64K Aliasing Conflicts counter. Use this counter to determine the number of 64K aliasing conflicts that occur during application profiling. A 64K aliasing conflict occurs when the CPU reads data from a virtual address that is more than 64K apart from the previously read address. Such reading reduces the application performance since the CPU needs to update the cache. The 64K aliasing conflicts typically occur if the application works with a lot of small memory blocks that reside in memory far from one another.

CPU Mispredicted Branches. Modern pipelined processors include a branch prediction unit that predicts the results of the comparison instructions. Correct prediction helps the CPU process binary instructions faster. Wrong prediction leads to the pipeline update, which results in a time penalty. In other words, code that is more predictable is executed faster than code that is not very predictable.

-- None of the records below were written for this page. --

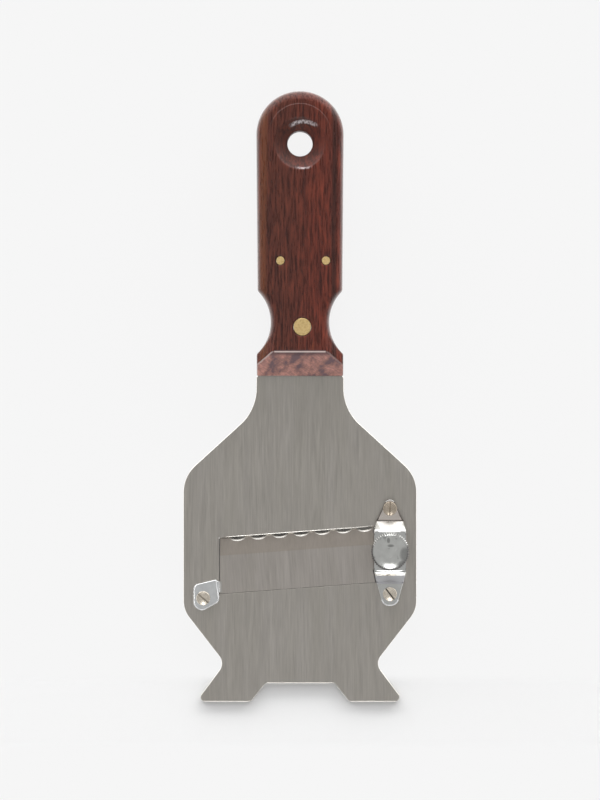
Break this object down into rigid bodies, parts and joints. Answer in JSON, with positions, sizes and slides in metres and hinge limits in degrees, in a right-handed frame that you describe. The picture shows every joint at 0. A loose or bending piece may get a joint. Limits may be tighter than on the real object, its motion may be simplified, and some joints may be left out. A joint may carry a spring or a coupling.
{
  "type": "truffle slicer",
  "caption": "Flat steel truffle slicer with splayed feet, a wooden handle, and a scalloped blade in a slot, whose free end a thumb screw on a bridge lifts to set the slice.",
  "frame": {"origin": "middle of the slicer's length and width, on the plane of the handle's back", "axes": "+Y along the slicer towards the end of the handle, +X to the right with the food side in view, +Z out of the food side, where the thumb screw is"},
  "size_m": [0.082, 0.2144, 0.0185],
  "materials": {
    "satin_steel": "satin, brushed along the slicer",
    "blade_steel": "fine ground",
    "polished_steel": "mirror polished steel",
    "nickel": "warm bright nickel on steel",
    "brass": "ground flush",
    "rosewood": "oiled dark rosewood with near-black streaks"
  },
  "bodies": {
    "plate_and_handle": {"slicer_plate": "satin_steel", "handle": "rosewood", "rivet_large": "brass", "pin_left": "brass", "pin_right": "brass", "blade_screw": "nickel", "blade_nut": "nickel", "bridge": "polished_steel", "bridge_screw_upper": "nickel", "bridge_screw_lower": "nickel", "bridge_nut_upper": "nickel", "bridge_nut_lower": "nickel"},
    "blade_arm": {"blade": "blade_steel"},
    "screw_lift": {"thrust_washer": "nickel"},
    "screw_turn": {"thumb_screw": "polished_steel", "snap_ring": "nickel"}
  },
  "joints": [
    {"name": "thumb_screw_climb", "type": "slide", "parent": "plate_and_handle", "child": "screw_lift", "axis": [0, 0, 1], "range_m": [0, 0.0028]},
    {"name": "thumb_screw_turn", "type": "hinge", "parent": "screw_lift", "child": "screw_turn", "pos_m": [0.0316, -0.05435, 0.017], "axis": [0, 0, 1], "range_deg": [0, 1440]},
    {"name": "blade_rock", "type": "hinge", "parent": "plate_and_handle", "child": "blade_arm", "pos_m": [-0.034, -0.07085, 0.00925], "axis": [0, -1, 0], "range_deg": [0, 2.45]}
  ],
  "couplings": [
    {"joint": "thumb_screw_climb", "follows": "thumb_screw_turn", "m_per_rad": 0.00011141},
    {"joint": "blade_rock", "follows": "thumb_screw_turn", "ratio": 0.0016983}
  ]
}
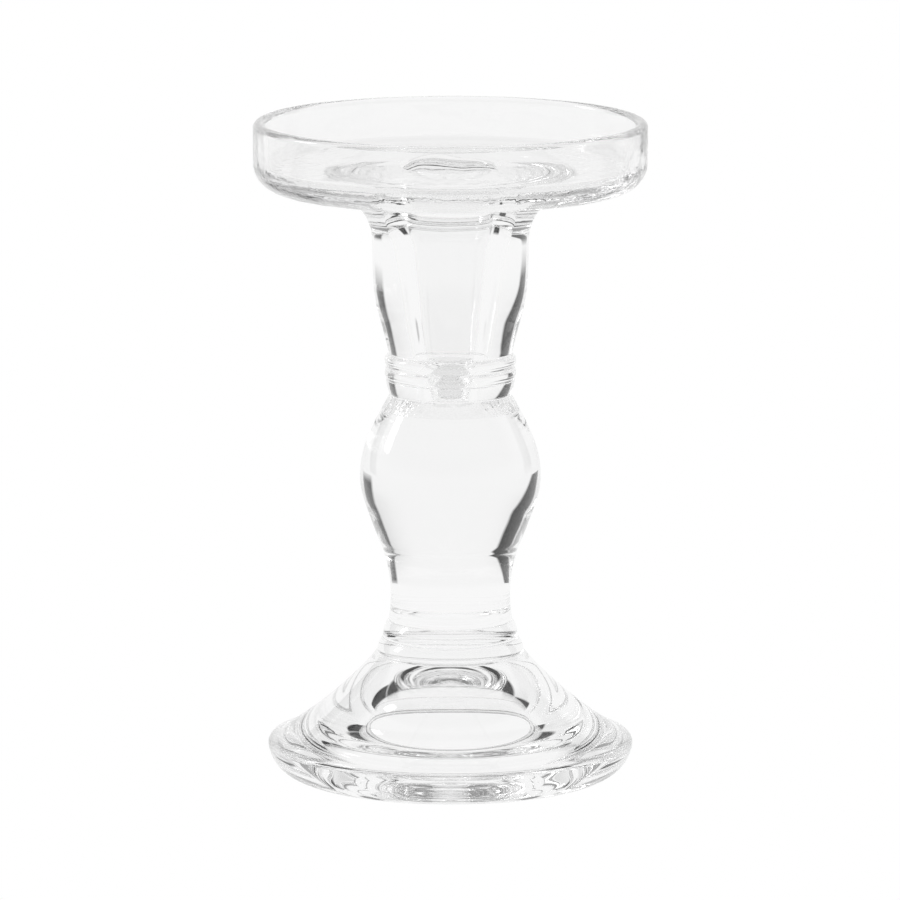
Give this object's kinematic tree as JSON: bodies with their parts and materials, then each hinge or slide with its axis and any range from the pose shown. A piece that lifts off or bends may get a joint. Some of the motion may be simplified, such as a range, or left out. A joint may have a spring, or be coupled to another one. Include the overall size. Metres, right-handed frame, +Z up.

The CPU Mispredicted Branches counter lets you determine how well your code can be predicted by the branch prediction unit. If small values are reported, this means your application is more predictable and therefore, faster. Higher values mean that the code is not very predictable and may need to be optimized. This does not mean you need to redesign your algorithm. This just means you can speed up your code by changing the code structure. Suppose, you have the following lines of code:

if (a = 0)
c = 100;
else
c = 200;

If variable a assumes only 0 and 1 values, you can avoid the comparison by creating an array of two elements and using a as the array index:

my_array[0] = 100;
my_array[1] = 200;
...
c = my_array[a];

Note:

For more information on CPU cache misses, split load, split store and blocked store forwarding events, 64K aliasing conflicts and on optimization of branch prediction, see the Intel documentation at http://www.intel.com.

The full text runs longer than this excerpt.